- _TASK INSTRUCTIONS_
Reproduce exactly and only the lines running from the one with "mitral_front_flap();" through the one with "bpy.data.objects.remove(obj)", both end lines included.

-- -- --

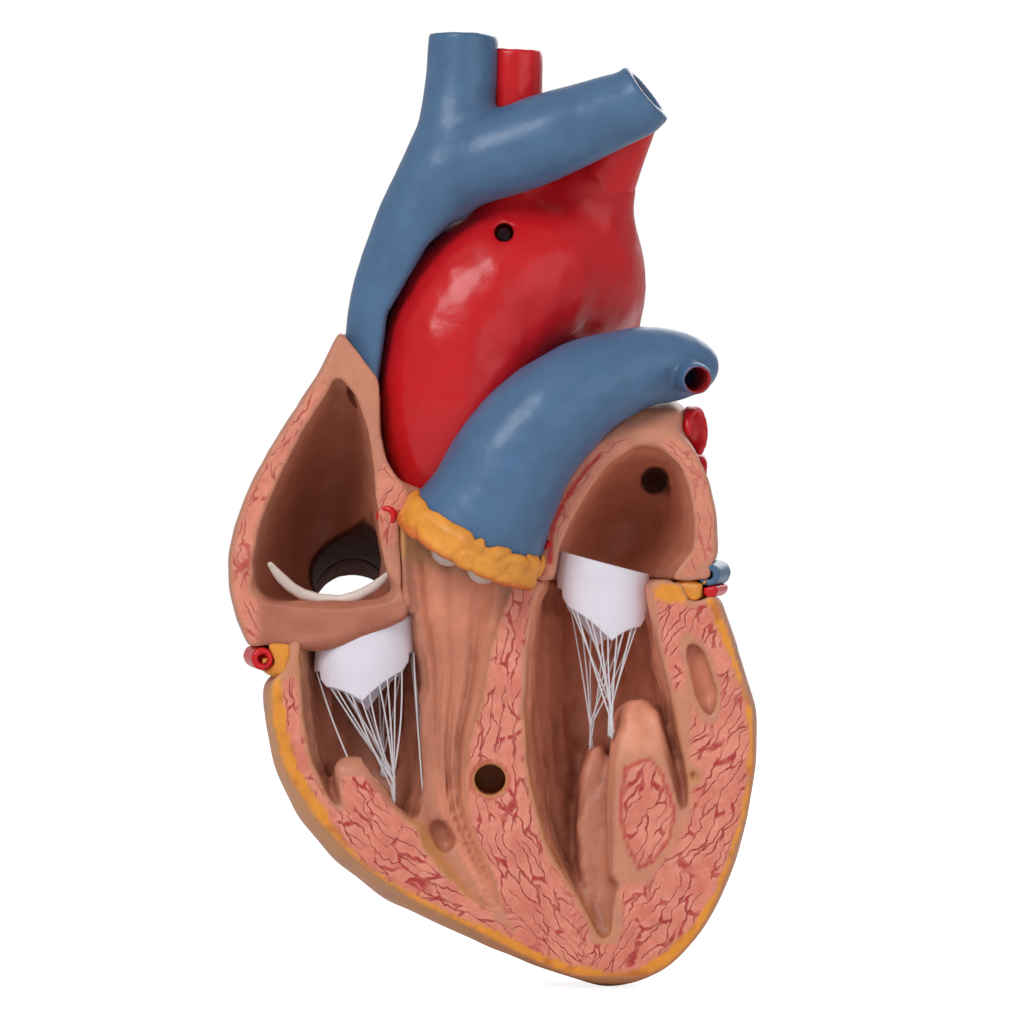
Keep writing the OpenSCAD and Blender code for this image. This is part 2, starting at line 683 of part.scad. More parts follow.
module right_pulmonary_artery() {
    color("#4f77a0") one_skin() difference() {
        right_lung_artery_form();
        trunk_form();
        aorta_form();
        left_atrium_form();
        right_atrium_form();
        upper_vein_form();
    }
}

module pulmonary_collar() {
    color("#e0a030") one_skin() difference() {
        collar_form();
        trunk_form();
        across_mouth(trunk_r * trunk_path[0][3] - vessel_wall, -far / 10, trunk_mouth_depth, 16);
        conus_form();
        translate([0, 0, collar_clear]) ventricle_block();
        right_coronary_origin_form();
        aorta_form();
        right_atrium_form();
        left_atrium_form();
        behind(6 * grow[1]);
    }
}

// The collar ends this far above the left joint
collar_clear = 0.3;
module collar_form() {
    c = place(trunk_path[0]);
    up = trunk_up();
    r = trunk_r * trunk_path[0][3] + collar_t;
    wave = 0.4;
    skin([for (s = [[-1.2, -0.8], [-0.5, 0], [2, 0.1], [4.6, -0.5], [7, -1.6]])
        ring_at(c + s[0] * up, up, r + s[1] + wave * cos(s[0] * 70), 16, [0, 1, 0])]);
}

// Two whole cusps hang in the trunk's mouth; the third one belongs to the front section
cusp_places = [-3.6, 4.4];
cusp_size = [3.7, 3, 3.5];
cusp_drop = 2;
module pulmonary_cusps() {
    c = place(trunk_path[0]);
    up = trunk_up();
    side = unit(cross([0, 1, 0], up));
    tilt = atan2(up[0], up[2]);
    color("#efece6") one_skin() difference() {
        for (along = cusp_places)
            translate(c + along * side - cusp_drop * up) rotate([0, tilt, 0]) scale(cusp_size) sphere(1, $fn = 12);
        pulmonary_trunk();
        conus_wall();
        pulmonary_collar();
    }
}

module conus_wall() {
    difference() {
        conus_form();
        outflow_trough();
    }
}

// ---- Lung veins ----

left_upper_vein = [[31, 15, 68, 1.1], [37, 12.4, 69.8, 1.14], [42.6, 10, 69.8, 1.1]];
left_lower_vein = [[33, 22, 60, 0.9], [39, 22.6, 61, 0.9], [44.6, 22.8, 61.4, 0.88]];
right_upper_vein = [[-2, 36, 61.4, 0.94], [-11, 42.6, 62.6, 0.94], [-19, 46, 63.4, 0.9]];
right_lower_vein = [[-2, 36, 53, 0.94], [-11, 42.6, 51.6, 0.94], [-19, 46, 50.6, 0.9]];

module left_upper_lung_vein() {
    color("#c81e24") one_skin() difference() {
        lung_vein(left_upper_vein);
        left_atrium_form();
        trunk_form();
    }
}
module left_lower_lung_vein() {
    color("#c81e24") one_skin() difference() {
        lung_vein(left_lower_vein);
        left_atrium_form();
    }
}
module right_upper_lung_vein() {
    color("#c81e24") one_skin() difference() {
        lung_vein(right_upper_vein);
        left_atrium_form();
        right_atrium_form();
    }
}
module right_lower_lung_vein() {
    color("#c81e24") one_skin() difference() {
        lung_vein(right_lower_vein);
        left_atrium_form();
        right_atrium_form();
        right_upper_lung_vein();
    }
}

// ---- Heart muscle vessels and fat ----

module right_coronary_artery() {
    color("#c81e24") one_skin() difference() {
        right_coronary_form();
        right_atrium_form();
    }
}

module right_coronary_origin_form() {
    vessel([[-20.9, 0, 52.6, 1], [-19, 5, 54, 0.8], [-15, 10, 56, 0.6]], right_coronary_r, 1, 8, [0, 0, 1], true, false);
}
module right_coronary_origin() {
    color("#c81e24") one_skin() difference() {
        right_coronary_origin_form();
        aorta_form();
        conus_form();
    }
}

module left_coronary_origin_form() {
    vessel([[11.9, 0, 46.6, 1], [11.6, 4, 47.2, 0.9], [11.4, 8, 48, 0.8]], left_coronary_r, 1, 8, [0, 0, 1], true, false);
}
module left_coronary_origin() {
    color("#c81e24") one_skin() difference() {
        left_coronary_origin_form();
        aorta_form();
        pulmonary_trunk();
        pulmonary_collar();
    }
}

module circumflex_artery() {
    color("#c81e24") one_skin() difference() {
        circumflex_form();
        left_atrium_form();
        sinus_form();
    }
}

module coronary_sinus() {
    color("#4f77a0") one_skin() difference() {
        sinus_form();
        right_atrium_form();
        right_coronary_form();
    }
}

module rear_descending_artery() {
    color("#c81e24") one_skin() difference() {
        rear_vessel(-1.6, left_coronary_r);
        ventricle_form();
        right_coronary_form();
        sinus_form();
    }
}

module middle_cardiac_vein() {
    color("#4f77a0") one_skin() difference() {
        rear_vessel(2.2, left_coronary_r);
        rear_vessel(-1.6, left_coronary_r);
        ventricle_form();
        right_coronary_form();
        sinus_form();
    }
}

module right_groove_fat() {
    color("#e0a030") one_skin() difference() {
        groove_fat(right_groove);
        right_atrium_form();
        right_coronary_form();
        sinus_form();
        rear_vessel(-1.6, left_coronary_r);
        rear_vessel(2.2, left_coronary_r);
    }
}

module left_groove_fat() {
    color("#e0a030") one_skin() difference() {
        groove_fat(left_groove);
        right_atrium_form();
        left_atrium_form();
        sinus_form();
        circumflex_form();
        right_coronary_form();
        groove_fat(right_groove);
        rear_vessel(-1.6, left_coronary_r);
        rear_vessel(2.2, left_coronary_r);
    }
}

// The valve of the lower great vein, a white lip across the right atrium's floor
module lower_vein_valve() {
    path = [[-44.4, 4, 43.4, 0.4], [-42, 4.4, 40.4, 0.9], [-37.6, 5, 37, 1], [-30, 5.6, 35.8, 1], [-23.6, 5, 38.4, 0.9],
            [-20.4, 4, 41.4, 0.4]];
    color("#efece6") one_skin() difference() {
        vessel(path, 1, 2, 6);
        right_atrium_casting();
    }
}

// ---- Foil cuffs with their flaps ----

// A cuff is [centre x, centre y, half width, half depth, top at its left, top at its right]
cuff_seat = 0.1;
tricuspid = [-25.2, 8.2, 10, 7.2, right_joint(-35.2) - cuff_seat, right_joint(-15.2) - cuff_seat];
mitral = [22.8, 8.6, 9.2, 7.6, 45.8, 41];
cuff_steps = 24;

// Where a cuff's foil runs at angle a, and how high its top edge is there
function cuff_xy(c, a, out) = [c[0] * grow[0] + (c[2] * grow[0] + out) * cos(a), c[1] * grow[1] + (c[3] * grow[1] + out) * sin(a)];
function cuff_top(c, a) = (c[4] + (c[5] - c[4]) * (1 + cos(a)) / 2) * grow[2];

// A strip of foil between two edges, from angle a0 to a1; each edge is a function of the angle
module foil_strip(c, a0, a1, n, top, bottom) {
    skin([for (i = [0:n]) let (a = a0 + (a1 - a0) * i / n, i0 = cuff_xy(c, a, -foil_t / 2), i1 = cuff_xy(c, a, foil_t / 2))
        [[i0[0], i0[1], top[i]], [i1[0], i1[1], top[i]], [i1[0], i1[1], bottom[i]], [i0[0], i0[1], bottom[i]]]]);
}

// A cuff's band goes all the way round, so it is made as two strips that meet
module cuff_band(c) {
    n = cuff_steps / 2;
    for (half = [0, 1]) {
        a = [for (i = [0:n]) half * 180 + 180 * i / n];
        foil_strip(c, half * 180, half * 180 + 180, n, [for (t = a) cuff_top(c, t)],
                   [for (t = a) cuff_top(c, t) - cuff_band_h]);
    }
}

// A flap hangs below its band and comes to a point; a0 and a1 are where it starts and ends
flap_n = 10;
flap_corner = 0.14;
function flap_low(s, h) = crease_gap + h * (flap_corner + (1 - flap_corner) * pow(sin(180 * s), 2.2));
module cuff_flap(c, a0, a1, h) {
    a = [for (i = [0:flap_n]) a0 + (a1 - a0) * i / flap_n];
    foil_strip(c, a0, a1, flap_n, [for (t = a) cuff_top(c, t) - cuff_band_h - crease_gap],
               [for (i = [0:flap_n]) cuff_top(c, a[i]) - cuff_band_h - flap_low(i / flap_n, h)]);
}

front_flap = [205, 335];
rear_flap = [30, 150];

module cuff_paint() color("#f2f2f4") children();

module tricuspid_cuff() {
    cuff_paint() one_skin() difference() {
        cuff_band(tricuspid);
        ventricle_walls();
    }
}
module mitral_cuff() {
    cuff_paint() one_skin() difference() {
        cuff_band(mitral);
        ventricle_walls();
        left_atrium_walls();
    }
}
module tricuspid_front_flap() cuff_paint() cuff_flap(tricuspid, front_flap[0], front_flap[1], front_flap_h);
module tricuspid_rear_flap() cuff_paint() cuff_flap(tricuspid, rear_flap[0], rear_flap[1], rear_flap_h);
module mitral_front_flap() cuff_paint() cuff_flap(mitral, front_flap[0], front_flap[1], front_flap_h);
module mitral_rear_flap() cuff_paint() cuff_flap(mitral, rear_flap[0], rear_flap[1], rear_flap_h);

// The castings' walls, without their bores
module ventricle_walls() {
    difference() {
        union() {
            ventricle_form();
            conus_form();
        }
        right_ventricle_chamber();
        left_ventricle_chamber();
        outflow_trough();
    }
}
module left_atrium_walls() {
    difference() {
        left_atrium_form();
        left_atrium_chamber();
    }
}

// ---- Threads ----

// A thread runs from a flap's lower edge to the place where its bundle is glued to the muscle
function flap_edge(c, span, h, s) =
    let (a = span[0] + (span[1] - span[0]) * s, p = cuff_xy(c, a, 0))
    [p[0], p[1], cuff_top(c, a) - cuff_band_h - flap_low(s, h) - thread_gap];

// How far a thread bows out between its ends. At its foot a bundle is two rows of threads, glued in a bead
thread_bow = 0.8;
thread_rows_gap = 0.7;
bead_h = 1.8;
module thread_bundle(c, span, h, count, foot, spread) {
    for (i = [0:count - 1]) {
        s = 0.1 + 0.8 * i / (count - 1);
        top = flap_edge(c, span, h, s);
        low = at(foot) + [spread * (s - 0.5) / 0.8, (i % 2 - 0.5) * thread_rows_gap, 0];
        thread(top, low, thread_bow * sign(spread) * (s - 0.5) * 2);
    }
    translate(at(foot)) scale([abs(spread) / 2 + thread_d, thread_rows_gap / 2 + thread_d, bead_h]) sphere(1, $fn = 8);
}

module thread(top, low, bow) {
    p = [top, (top + low) / 2 + [bow, 0, 0], low];
    skin([for (k = [0:2]) ring_at(p[k], unit(p[min(k + 1, 2)] - p[max(k - 1, 0)]), thread_d / 2, 4, [0, 1, 0])]);
}

module threads(c, span, h, count, foot, spread) {
    color("#f2f2f4") one_skin() difference() {
        thread_bundle(c, span, h, count, foot, spread);
        ventricle_walls();
    }
}
module tricuspid_front_threads() threads(tricuspid, front_flap, front_flap_h, 10, [-19.4, 5.4, -4.3], 2.4);
module tricuspid_rear_threads() threads(tricuspid, rear_flap, rear_flap_h, 8, [-21.7, 16.5, -0.2], -2.2);

// Threads at the ends of the front flap: one to the papillary muscle's tip, four down the septum's wall
module tricuspid_side_threads() {
    color("#f2f2f4") one_skin() difference() {
        union() {
            thread(side_thread_top(188), at([-28.2, 4, 3.4]), 0);
            for (i = [0:3]) thread(side_thread_top(-8 + i * 11), at([-13.4, 5 + i * 1.4, -4]), 0.3);
        }
        ventricle_walls();
    }
}
function side_thread_top(a) =
    let (p = cuff_xy(tricuspid, a, 0)) [p[0], p[1], cuff_top(tricuspid, a) - cuff_band_h - thread_gap];
module mitral_front_threads() threads(mitral, front_flap, front_flap_h, 10, [24.2, 1.9, 9.6], 2.4);
module mitral_rear_threads() threads(mitral, rear_flap, rear_flap_h, 8, [20.5, 14.2, 6.4], -2.2);

// ---- The part ----

translate(-socket_mouth) {
    ventricle_base();
    ventricle_septum();
    right_ventricle_wall();
    left_ventricle_wall();
    ventricle_apex();
    right_atrium_casting();
    left_atrium_casting();
    aorta();
    brachiocephalic_artery();
    left_carotid_artery();
    left_subclavian_artery();
    upper_great_vein();
    lower_great_vein();
    pulmonary_trunk();
    right_pulmonary_artery();
    pulmonary_collar();
    pulmonary_cusps();
    left_upper_lung_vein();
    left_lower_lung_vein();
    right_upper_lung_vein();
    right_lower_lung_vein();
    right_coronary_artery();
    right_coronary_origin();
    left_coronary_origin();
    circumflex_artery();
    coronary_sinus();
    rear_descending_artery();
    middle_cardiac_vein();
    right_groove_fat();
    left_groove_fat();
    lower_vein_valve();
    tricuspid_cuff();
    tricuspid_front_flap();
    tricuspid_rear_flap();
    mitral_cuff();
    mitral_front_flap();
    mitral_rear_flap();
    tricuspid_front_threads();
    tricuspid_rear_threads();
    tricuspid_side_threads();
    mitral_front_threads();
    mitral_rear_threads();
}
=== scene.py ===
import math

import bpy
import numpy as np
import openvdb as vdb
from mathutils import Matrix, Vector


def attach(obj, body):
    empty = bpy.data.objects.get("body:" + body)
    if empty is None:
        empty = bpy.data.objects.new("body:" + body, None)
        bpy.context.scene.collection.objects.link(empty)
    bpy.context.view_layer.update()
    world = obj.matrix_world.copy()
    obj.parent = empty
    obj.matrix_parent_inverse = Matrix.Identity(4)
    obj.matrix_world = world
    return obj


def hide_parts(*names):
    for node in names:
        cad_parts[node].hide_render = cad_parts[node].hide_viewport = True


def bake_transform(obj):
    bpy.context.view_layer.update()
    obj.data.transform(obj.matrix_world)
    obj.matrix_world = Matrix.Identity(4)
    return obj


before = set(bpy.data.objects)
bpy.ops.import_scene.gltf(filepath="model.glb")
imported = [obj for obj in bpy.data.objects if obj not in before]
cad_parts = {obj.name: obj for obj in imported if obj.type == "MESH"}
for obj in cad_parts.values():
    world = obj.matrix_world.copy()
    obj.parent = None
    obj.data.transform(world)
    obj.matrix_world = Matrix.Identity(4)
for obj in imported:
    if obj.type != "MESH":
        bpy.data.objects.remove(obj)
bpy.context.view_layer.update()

OFF = np.array([14.0, 22.0, -39.0])   # the work point in the septum's hole, in mm, seen from the row's origin
MM = 0.001
STEP = 0.6                            # grid step of the cast pieces, mm
PEG_R, PEG_DEEP = 3.1, 16             # the septum's peg hole, mm
AORTA_PEG_R, AORTA_PEG_Z = 1.9, 109.6   # the peg hole in the arch, mm
SOCKET_DEEP = 20                      # the stand's socket, mm
SEAM = 0.2                            # growth that closes the seams to the ventricles, mm
ATRIA_BACK = 0.03                     # how far the atria's faces lie behind the ventricles' face, mm


# ------------ noise and lines

_lattice = np.random.default_rng(7).random((64, 64, 64)).astype(np.float32)


def noise(p, size, seed=0):
    """Smooth value noise from -1 to 1 at points p (n, 3) in mm. size is one number or three."""
    q = p / np.asarray(size, np.float32) + seed * 17.37
    i = np.floor(q).astype(np.int64)
    f = (q - i).astype(np.float32)
    f = f * f * f * (f * (f * 6 - 15) + 10)
    i &= 63
    j = (i + 1) & 63
    out = np.zeros(len(p), np.float32)
    for cx, wx in ((i[:, 0], 1 - f[:, 0]), (j[:, 0], f[:, 0])):
        for cy, wy in ((i[:, 1], 1 - f[:, 1]), (j[:, 1], f[:, 1])):
            for cz, wz in ((i[:, 2], 1 - f[:, 2]), (j[:, 2], f[:, 2])):
                out += _lattice[cx, cy, cz] * wx * wy * wz
    return out * 2 - 1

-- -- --

- _REPLY TO THE TASK_
    mitral_front_flap();
    mitral_rear_flap();
    tricuspid_front_threads();
    tricuspid_rear_threads();
    tricuspid_side_threads();
    mitral_front_threads();
    mitral_rear_threads();
}
=== scene.py ===
import math

import bpy
import numpy as np
import openvdb as vdb
from mathutils import Matrix, Vector


def attach(obj, body):
    empty = bpy.data.objects.get("body:" + body)
    if empty is None:
        empty = bpy.data.objects.new("body:" + body, None)
        bpy.context.scene.collection.objects.link(empty)
    bpy.context.view_layer.update()
    world = obj.matrix_world.copy()
    obj.parent = empty
    obj.matrix_parent_inverse = Matrix.Identity(4)
    obj.matrix_world = world
    return obj


def hide_parts(*names):
    for node in names:
        cad_parts[node].hide_render = cad_parts[node].hide_viewport = True


def bake_transform(obj):
    bpy.context.view_layer.update()
    obj.data.transform(obj.matrix_world)
    obj.matrix_world = Matrix.Identity(4)
    return obj


before = set(bpy.data.objects)
bpy.ops.import_scene.gltf(filepath="model.glb")
imported = [obj for obj in bpy.data.objects if obj not in before]
cad_parts = {obj.name: obj for obj in imported if obj.type == "MESH"}
for obj in cad_parts.values():
    world = obj.matrix_world.copy()
    obj.parent = None
    obj.data.transform(world)
    obj.matrix_world = Matrix.Identity(4)
for obj in imported:
    if obj.type != "MESH":
        bpy.data.objects.remove(obj)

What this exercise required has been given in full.